__Problem to solve__
Restate the span of lines that starts with the line containing "-side, z, (1, 3)))" and ends with the line containing "obj.parent = empty", word for word, including both, with nothing else.

__Given data__
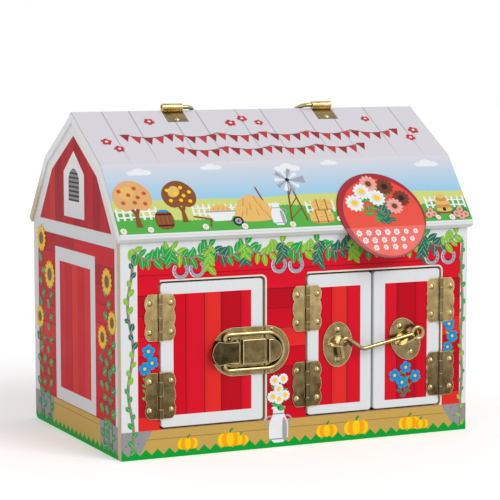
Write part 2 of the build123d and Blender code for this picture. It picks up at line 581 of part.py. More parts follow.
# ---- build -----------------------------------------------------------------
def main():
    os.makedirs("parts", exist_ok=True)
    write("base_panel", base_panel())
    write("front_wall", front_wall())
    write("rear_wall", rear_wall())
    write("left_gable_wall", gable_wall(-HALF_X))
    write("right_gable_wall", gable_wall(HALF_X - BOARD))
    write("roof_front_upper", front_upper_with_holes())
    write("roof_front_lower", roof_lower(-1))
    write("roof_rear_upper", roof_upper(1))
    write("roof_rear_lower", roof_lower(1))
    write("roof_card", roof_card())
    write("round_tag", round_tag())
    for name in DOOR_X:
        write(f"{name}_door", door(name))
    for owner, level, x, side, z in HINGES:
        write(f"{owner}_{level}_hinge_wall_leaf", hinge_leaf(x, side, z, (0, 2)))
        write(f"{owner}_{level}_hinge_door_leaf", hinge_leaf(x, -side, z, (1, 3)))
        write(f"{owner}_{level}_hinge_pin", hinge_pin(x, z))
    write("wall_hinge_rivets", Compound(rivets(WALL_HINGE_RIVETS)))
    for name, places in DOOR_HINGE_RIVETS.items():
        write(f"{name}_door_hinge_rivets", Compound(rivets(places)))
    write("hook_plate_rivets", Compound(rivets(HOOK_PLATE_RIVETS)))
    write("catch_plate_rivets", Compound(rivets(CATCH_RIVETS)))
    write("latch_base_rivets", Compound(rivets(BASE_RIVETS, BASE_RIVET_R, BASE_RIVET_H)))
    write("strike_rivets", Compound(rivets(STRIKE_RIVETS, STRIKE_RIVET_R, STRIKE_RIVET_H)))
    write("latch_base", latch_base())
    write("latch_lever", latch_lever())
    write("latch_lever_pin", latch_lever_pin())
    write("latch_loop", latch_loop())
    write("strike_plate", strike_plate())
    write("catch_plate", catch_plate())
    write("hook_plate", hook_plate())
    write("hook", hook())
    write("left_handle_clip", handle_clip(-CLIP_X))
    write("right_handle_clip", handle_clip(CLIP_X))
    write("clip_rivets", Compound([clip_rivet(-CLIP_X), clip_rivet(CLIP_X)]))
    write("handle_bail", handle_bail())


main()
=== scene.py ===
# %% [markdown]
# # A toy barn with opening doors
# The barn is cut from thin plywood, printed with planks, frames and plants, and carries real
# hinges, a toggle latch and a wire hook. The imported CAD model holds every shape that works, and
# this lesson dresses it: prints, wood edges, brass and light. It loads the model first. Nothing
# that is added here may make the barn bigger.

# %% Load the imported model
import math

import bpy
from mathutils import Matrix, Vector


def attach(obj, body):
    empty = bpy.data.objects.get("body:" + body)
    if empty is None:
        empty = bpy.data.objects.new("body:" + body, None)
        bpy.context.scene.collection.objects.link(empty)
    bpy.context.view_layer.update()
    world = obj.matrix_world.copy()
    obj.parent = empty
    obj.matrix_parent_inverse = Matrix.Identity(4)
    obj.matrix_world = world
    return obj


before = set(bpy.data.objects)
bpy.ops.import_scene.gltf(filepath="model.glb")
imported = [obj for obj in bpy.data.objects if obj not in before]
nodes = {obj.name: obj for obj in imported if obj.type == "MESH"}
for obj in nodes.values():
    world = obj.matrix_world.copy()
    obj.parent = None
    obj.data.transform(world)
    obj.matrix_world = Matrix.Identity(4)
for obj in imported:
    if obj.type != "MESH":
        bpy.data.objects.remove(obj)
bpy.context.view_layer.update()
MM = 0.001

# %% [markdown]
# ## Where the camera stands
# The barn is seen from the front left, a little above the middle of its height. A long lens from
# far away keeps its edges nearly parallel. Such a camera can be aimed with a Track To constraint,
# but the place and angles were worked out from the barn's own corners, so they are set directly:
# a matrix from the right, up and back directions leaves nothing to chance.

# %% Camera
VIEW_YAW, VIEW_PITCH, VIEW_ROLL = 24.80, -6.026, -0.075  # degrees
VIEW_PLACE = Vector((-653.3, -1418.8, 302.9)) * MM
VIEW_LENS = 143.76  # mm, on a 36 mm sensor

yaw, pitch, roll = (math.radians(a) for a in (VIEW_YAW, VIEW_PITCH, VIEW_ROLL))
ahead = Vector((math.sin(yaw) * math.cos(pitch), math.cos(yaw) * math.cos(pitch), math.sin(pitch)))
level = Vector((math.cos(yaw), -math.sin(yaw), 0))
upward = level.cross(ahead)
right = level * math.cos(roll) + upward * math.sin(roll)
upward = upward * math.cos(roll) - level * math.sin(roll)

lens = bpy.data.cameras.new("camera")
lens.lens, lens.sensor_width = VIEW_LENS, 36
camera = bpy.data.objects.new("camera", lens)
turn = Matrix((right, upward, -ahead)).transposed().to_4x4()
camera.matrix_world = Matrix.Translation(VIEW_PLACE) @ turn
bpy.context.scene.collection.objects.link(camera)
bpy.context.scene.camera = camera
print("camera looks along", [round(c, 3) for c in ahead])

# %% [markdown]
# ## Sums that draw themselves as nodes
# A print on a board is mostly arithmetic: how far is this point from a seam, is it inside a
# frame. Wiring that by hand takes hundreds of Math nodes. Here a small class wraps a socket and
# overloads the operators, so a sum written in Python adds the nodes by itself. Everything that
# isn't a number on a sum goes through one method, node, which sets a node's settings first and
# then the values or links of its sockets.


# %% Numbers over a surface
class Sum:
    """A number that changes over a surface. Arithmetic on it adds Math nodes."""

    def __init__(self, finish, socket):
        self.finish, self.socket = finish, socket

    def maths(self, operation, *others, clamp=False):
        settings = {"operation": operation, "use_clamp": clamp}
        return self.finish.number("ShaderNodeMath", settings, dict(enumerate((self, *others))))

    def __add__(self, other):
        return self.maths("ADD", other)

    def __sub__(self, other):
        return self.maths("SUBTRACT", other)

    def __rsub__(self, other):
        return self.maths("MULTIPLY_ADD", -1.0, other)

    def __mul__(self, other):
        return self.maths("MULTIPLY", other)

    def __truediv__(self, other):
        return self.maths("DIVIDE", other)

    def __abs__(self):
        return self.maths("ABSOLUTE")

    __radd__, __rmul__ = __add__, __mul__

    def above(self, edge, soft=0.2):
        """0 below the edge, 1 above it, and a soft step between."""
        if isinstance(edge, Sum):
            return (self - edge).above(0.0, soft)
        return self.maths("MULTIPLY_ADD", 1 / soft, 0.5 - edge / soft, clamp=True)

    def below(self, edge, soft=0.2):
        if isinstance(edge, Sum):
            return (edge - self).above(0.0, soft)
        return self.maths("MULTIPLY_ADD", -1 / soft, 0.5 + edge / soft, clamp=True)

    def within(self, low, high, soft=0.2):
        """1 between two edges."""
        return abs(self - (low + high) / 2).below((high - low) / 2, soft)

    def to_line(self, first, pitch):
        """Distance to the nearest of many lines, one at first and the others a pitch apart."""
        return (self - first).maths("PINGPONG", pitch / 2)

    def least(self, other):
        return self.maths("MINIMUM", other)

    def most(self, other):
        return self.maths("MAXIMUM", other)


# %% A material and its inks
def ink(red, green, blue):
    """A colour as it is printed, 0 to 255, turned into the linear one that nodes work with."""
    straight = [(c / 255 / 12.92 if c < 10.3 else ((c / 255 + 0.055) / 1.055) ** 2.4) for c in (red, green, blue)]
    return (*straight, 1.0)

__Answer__
        write(f"{owner}_{level}_hinge_door_leaf", hinge_leaf(x, -side, z, (1, 3)))
        write(f"{owner}_{level}_hinge_pin", hinge_pin(x, z))
    write("wall_hinge_rivets", Compound(rivets(WALL_HINGE_RIVETS)))
    for name, places in DOOR_HINGE_RIVETS.items():
        write(f"{name}_door_hinge_rivets", Compound(rivets(places)))
    write("hook_plate_rivets", Compound(rivets(HOOK_PLATE_RIVETS)))
    write("catch_plate_rivets", Compound(rivets(CATCH_RIVETS)))
    write("latch_base_rivets", Compound(rivets(BASE_RIVETS, BASE_RIVET_R, BASE_RIVET_H)))
    write("strike_rivets", Compound(rivets(STRIKE_RIVETS, STRIKE_RIVET_R, STRIKE_RIVET_H)))
    write("latch_base", latch_base())
    write("latch_lever", latch_lever())
    write("latch_lever_pin", latch_lever_pin())
    write("latch_loop", latch_loop())
    write("strike_plate", strike_plate())
    write("catch_plate", catch_plate())
    write("hook_plate", hook_plate())
    write("hook", hook())
    write("left_handle_clip", handle_clip(-CLIP_X))
    write("right_handle_clip", handle_clip(CLIP_X))
    write("clip_rivets", Compound([clip_rivet(-CLIP_X), clip_rivet(CLIP_X)]))
    write("handle_bail", handle_bail())


main()
=== scene.py ===
# %% [markdown]
# # A toy barn with opening doors
# The barn is cut from thin plywood, printed with planks, frames and plants, and carries real
# hinges, a toggle latch and a wire hook. The imported CAD model holds every shape that works, and
# this lesson dresses it: prints, wood edges, brass and light. It loads the model first. Nothing
# that is added here may make the barn bigger.

# %% Load the imported model
import math

import bpy
from mathutils import Matrix, Vector


def attach(obj, body):
    empty = bpy.data.objects.get("body:" + body)
    if empty is None:
        empty = bpy.data.objects.new("body:" + body, None)
        bpy.context.scene.collection.objects.link(empty)
    bpy.context.view_layer.update()
    world = obj.matrix_world.copy()
    obj.parent = empty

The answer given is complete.